The third interlude is completely on the sax but with no synth, again a subtle change that makes the music stand out. In the third antara, the first line is by Asha and the second line by Suresh Wadkar, and both the lines are repeated in the same way. The third line is sung by Asha, and then as Suresh Wadkar takes charge with the mukhda, we have yet another deviation − the mukhda is sung by both, half a line by Suresh Wadkar and the other half by Asha Bhosle.
The situational changes in the song are constructed in an excellent way by Pancham, by distributing the lines of antaras, forming the phases of romance − Initiation, in the mukhda when both are singing the same lines separately; Progression, when she speaks something and he nods and when he speaks something she nods; and Love, when both of them talk and share the same sentiment. Superb!
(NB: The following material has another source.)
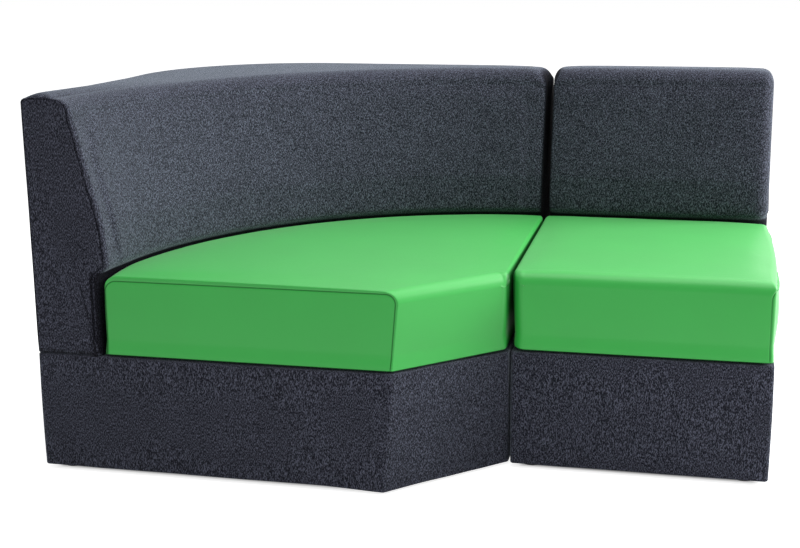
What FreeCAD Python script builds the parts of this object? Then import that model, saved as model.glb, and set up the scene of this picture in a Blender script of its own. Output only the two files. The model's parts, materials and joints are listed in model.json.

If we look at the Bengali “Sandhya bela,” it has similar lyrics but it is a romantic solo with the blend of, lonely tone of the evening. It is closer to the Marathi “Sandhya vela,” as the construction of mukhda and antara is similar, with the repetition of words and lines in the mukhda, still it is a very different song. This song does not start with a chorous and the interludes also do not have chorous, only sax in first interlude and a very short second interlude with flute.
If we look at the Hindi version of the song, “Tere bina” from Jaane Jaan/Nikamma is different song, a solo, but a fast number with a peppy treatment. The song starts with “Tere bina raha na jaaye,” with a fast rhythm, followed by fast guitars. And there is a sort of slow motion created by the synth. And the mukhda is sung again and in a slow pace. The antaras have guitars and that special Asha touch “Tu ru ru.” It is an out and out fast song, with interludes in slow motion and that special by Asha.
The continuous efforts of Pancham to nurture this composition and treat the same compositions in different ways, finally created the same composition different treatment “Sandhya vela.”
And this remains my most favorite, out of the three versions!!